California Atty. Gen. Kamala Harris, the only major candidate for the U.S. Senate seat being vacated by Barbara Boxer, is unknown by more than half the state’s registered voters, according to a new USC Dornsife/Los Angeles Times poll.
Even more — six in 10 — have no impression of her, favorable or dim.
The primary election is more than a year away, giving Harris, a Democrat, ample opportunity to raise enough money to introduce herself to California’s nearly 18 million registered voters. But voters’ lack of knowledge about Harris — a state official since 2011 — presents an opportunity for a challenger.
“She’s not some huge titan,” said Dave Kanevsky of American Viewpoint, the Republican half of the bipartisan team that conducted the survey. “She by no means has this election locked up more than a year in advance.”
Drew Lieberman of Greenberg Quinlan Rosner Research, the Democratic polling firm, agreed but noted that Harris led the field of potential candidates in the poll and had strong approval ratings among voters who knew her.
“I wouldn’t trade her starting position for anyone else’s,” he said.
Harris announced her candidacy last month, within days of Boxer’s announcement that she would not seek reelection, and has since been holding fundraisers and securing endorsements.
In addition, the best known politician who was considering the race, former Los Angeles Mayor Antonio Villaraigosa, announced this week that he would not run. The survey shows that he would have entered the race trailing Harris.
And although more than six in 10 respondents could identify him, unfavorable impressions of him were twice as high as for Harris. Voters preferred Harris over Villaraigosa by nine percentage points in a multi-candidate field.
Such a gap could have been overcome, said poll director Dan Schnur, head of USC’s Jesse M. Unruh Institute of Politics, pointing to the strong support Villaraigosa received among one of the fastest-growing voter groups: Latinos.
A bid by Villaraigosa “would not have been a suicide mission by any stretch of the imagination,” Schnur said.
In a head-to-head match, Harris drew 45% support, compared with 27% for Villaraigosa, according to the poll.
Harris’ advisors have clearly recognized her lack of a statewide profile. In the final days of her 2014 reelection campaign, in which she faced no serious threat, Harris’ campaign spent more than $1 million advertising on television outside of her Bay Area home base.
Not surprisingly, some of Harris’ strongest support comes from Bay Area voters, 45% of whom said they plan to vote for her in the June 2016 Senate primary. Harris, who is half black, also polls well among African American voters, 50% of whom support her. And 38% of voters with at least one college degree said they would vote for her.

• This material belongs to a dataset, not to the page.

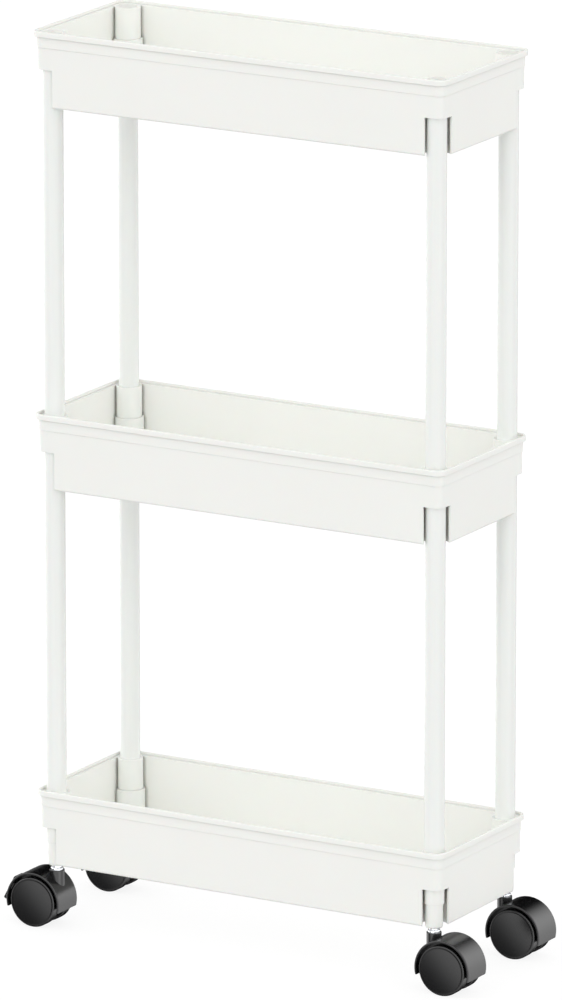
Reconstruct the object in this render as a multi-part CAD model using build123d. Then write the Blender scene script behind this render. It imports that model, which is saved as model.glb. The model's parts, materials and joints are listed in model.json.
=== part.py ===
from build123d import *
import math
import os

# Slim three-tier rolling cart: three identical moulded trays, eight plastic tubes pushed
# into the trays' corner sockets, and four hooded twin-wheel swivel casters.
# Millimetres. +Z is up and z = 0 is the floor. The origin is on the floor under the middle
# of the trays. X runs along the long side, and -Y is the front.

os.makedirs("parts", exist_ok=True)

# Trays
tray_length = 370.0
tray_width = 140.0
tray_depth = 60.8
overall_height = 728.0
tier_pitch = 307.4
wall = 2.0
floor_thickness = 2.2
lip_height = 4.4
lip_corner = 9.0
ledge_depth = 2.2
band_height = 8.8
band_inset = 2.3
wall_inset = 3.0
base_round = 1.6
inside_round = 3.0
edge_round = 0.8

# Corner columns of a tray, measured down from its rim
post_inset = 13.25
upper_boss_radius = 10.4
lower_boss_radius = 11.9
lower_boss_top = 27.5
socket_depth = 14.0
socket_web = 4.0
notch_top = 30.6
notch_reach = 5.4
pocket_radius = 10.2

# Tubes
tube_radius = 8.0
tube_wall = 1.3
slip_gap = 0.05
tube_chamfer = 0.4

# Casters
wheel_radius = 20.15
wheel_inner_face = 5.9
wheel_outer_face = 14.6
wheel_dome = 1.0
tread_round = 0.9
groove_radius = 18.8
groove_depth = 0.7
dome_radius = 18.0
axle_end_gap = 0.2
trail = 14.6
hood_radius = 24.4
hood_wall = 1.6
hood_half_width = 14.4
hood_drop = 5.9
core_half_width = 5.6
axle_radius = 2.5
axle_half_length = 13.0
neck_radius = 6.0
neck_top = 46.5
neck_round = 0.4
stem_end_gap = 0.5

# Caster stems and the sockets that hold them in the bottom tray
stem_radius = 4.0
stem_bottom = 22.0
stem_top = 79.0
collar_radius = 5.0
collar_bottom = 45.7
collar_top = 48.6
collar_round = 0.9
collar_cup_gap = 0.25
stem_chamfer = 1.0
ring_groove_depth = 0.4
ring_outer = 4.45
ring_inner = 3.65
ring_slit = 1.2
grip_ring_low = 72.0
grip_ring_high = 75.0
socket_end = 50.3
socket_step = 70.0
socket_lower_radius = 7.0
socket_round = 1.5
socket_head_room = 2.0
socket_ring_room = 0.5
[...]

Harris received more support from women and those over 50 than did any of the seven possible candidates tested: Both groups favored her at 29%, the poll shows.
Kim Ganz, 50, of San Jose said it was important that a woman retain the seat Boxer won in 1992, known in politics as the “Year of the Woman” because a record number of females were elected to the U.S. Senate.
“I’m very sorry to see Barbara Boxer go,” said Ganz, a physical therapy assistant. “I do think it’s important to have a woman go into that seat, not just to represent us, but you carry on the legacy.”
But Ganz added that her support of Harris goes beyond gender and is based on her work as the state’s top law-enforcement official.
The poll of 1,505 registered voters, conducted for the USC Dornsife College of Letters, Arts and Sciences and The Times, took place Feb. 18-24, ending on the day Villaraigosa announced his decision not to run for U.S. Senate. The margin of error is 2.7 points in either direction, and higher for subgroups.
Had he run, Villaraigosa would have entered the race as Harris’ most potent threat, despite her better showing, the survey shows.
He received support from 19% of respondents, compared to Harris’ 28%. Notably, he trailed Harris in Los Angeles County, 24% to 28%. But more than four in 10 Latinos said they would back Villaraigosa, while 14% preferred Harris.
Martin Garcia, 20, said the historic possibility of electing a Latino senator from California was one reason he would have strongly supported the former mayor.
“It shows … we can be someone,” said the Compton resident, who is studying architecture at Cal Poly Pomona.
When he was younger, Garcia said, he saw Villaraigosa as mayor and thought, “I want to be just like him.”
Several others are said to be weighing a Senate run, and those named in the survey drew only single-digit support when respondents made their first choice. Among those possible contenders, Fresno Mayor Ashley Swearengin received the biggest nod, with 9%.
Swearengin unsuccessfully ran for state controller in 2014, and her advisor has said that she is likely to forgo a Senate run to seek executive office in 2018. But among registered Republicans, she is the top choice for Senate, with 23% of their vote.
Republican registration is so low in the state — 28% — that prospects for a GOP victory in the race are considered slim.
Still, 56-year-old Republican Michael Marshall of Firebaugh, 40 miles outside Fresno, said he would support Swearengin for a change of direction.
California’s Democratic senators have failed the drought-parched Central Valley, he said — though he was skeptical of Swearengin’s viability against politicians from larger cities.
“They have a bigger population base, and that gives you a better chance,” he said.